15.04 AEST, Monday 23 July 2012

Traders turn decidedly defensive
By Tim Waterer (Senior Trader, CMC Markets)

Spanish yields rising over the psychological 7% level has seen risk-assets take a turn for the worse, with traders turning decidedly defensive now that European debt issues have again dimmed the mood.

Given the latest flare-up in Spanish yields and renewed alarm over the country’s ability to service its debt, the Euro looks to be living on borrowed time trading above 1.20 against the US Dollar in light of what appears to be further trouble down the road.

As traders are again preoccupied with Spanish woes, the US Dollar is again the prime recipient of safe haven flows in the currency market. With the HSBC Chinese Manufacturing PMI reading due early in the week, a poor result here could exacerbate the selling of higher yielding currencies.

While the AUD faces a potential hurdle in the Chinese data, domestic focus will be squarely on Wednesday’s CPI print. How the inflation number reads could effectively provide us with the RBA’s August rate decision a few weeks in advance, particularly if the data comes in a good distance either side of the 0.6% forecast.
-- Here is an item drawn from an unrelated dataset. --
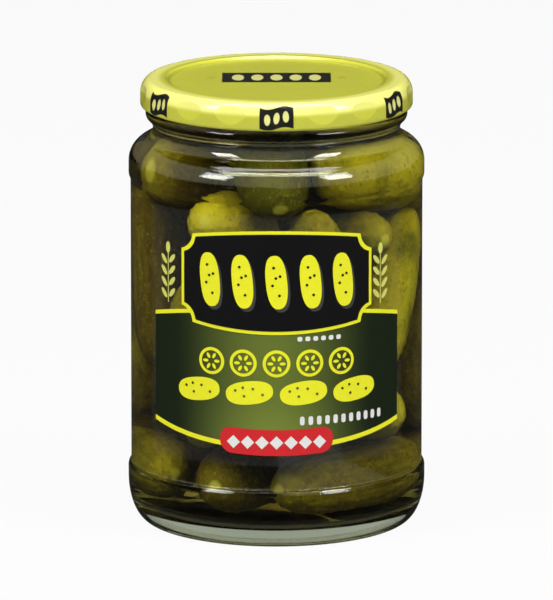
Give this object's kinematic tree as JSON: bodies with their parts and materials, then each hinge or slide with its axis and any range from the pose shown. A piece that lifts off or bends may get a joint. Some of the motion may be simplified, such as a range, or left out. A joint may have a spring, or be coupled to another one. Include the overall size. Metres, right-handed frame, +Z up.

Today’s PPI data came in on the high side (0.5% vs 0.3% forecast) however this had little impact on the AUD which was already tracking lower amid slumping Asian equity bourses. The AUDUSD rate has fallen over half a cent today with market attention firmly focused on European debt. The currency has found some support around the 1.03 level, however if we have another night of heavy selling on US markets a decline to 1.0220 is likely.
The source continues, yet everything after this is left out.